Twenty-five years later, Jemison wants to celebrate her accomplishments! And she deserves to!

In honor of the historic flight, the astronaut will host a party called 25 Strong on September 15 under the Endeavor space shuttle at the California Science Center in Los Angeles.

In an interview with the Observer, Jemison mused about her iconic trip around the globe.

“As it was occurring, there were a couple of things that were happening,” Jemison remembered. “There was the sense of personal accomplishment, but at the same time, there was the whole issue and whole attention around being the first African American woman astronaut, and even more so, being the first woman of color in the world to go into space.”

In addition to her vast intelligence and hard work, her determination played a huge role in Jemison’s success.

“As a little girl, growing up, I always assumed I would go into space. Let me make sure that’s clear,” she said. “I just always assumed, despite the fact that the U.S. hadn’t sent any women up and there, or people of color, that I was going to go.”

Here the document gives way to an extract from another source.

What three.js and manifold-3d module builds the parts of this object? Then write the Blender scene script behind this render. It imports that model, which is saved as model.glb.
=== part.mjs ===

Of course, Jemison is a proponent for inclusiveness in STEM, and made it clear that the low numbers of girls and women in STEM have little to do with lack of interest or talent.

“What’s really interesting about the science fields is that women and girls love science. They do as well as — or better than — boys in science all the way through grade school and high school. They go into college wanting to go into a science field, and they fall out at high numbers … even though most professors say that women are the best prepared students to graduate with a degree in a STEM field,” she noted. “That basically tells us that something is going on in college that may be kind of interesting. A lot of it has to do with how I think women are treated by their professors and whether or not they’re looked at as a fellow colleagues.”

Jemison’s advice to girls and women looking to enter STEM?

“I’ll tell you you have the right to be there, I’ve been around the block a couple of times, and I can tell you unequivocally, yes, you have the right to be there.”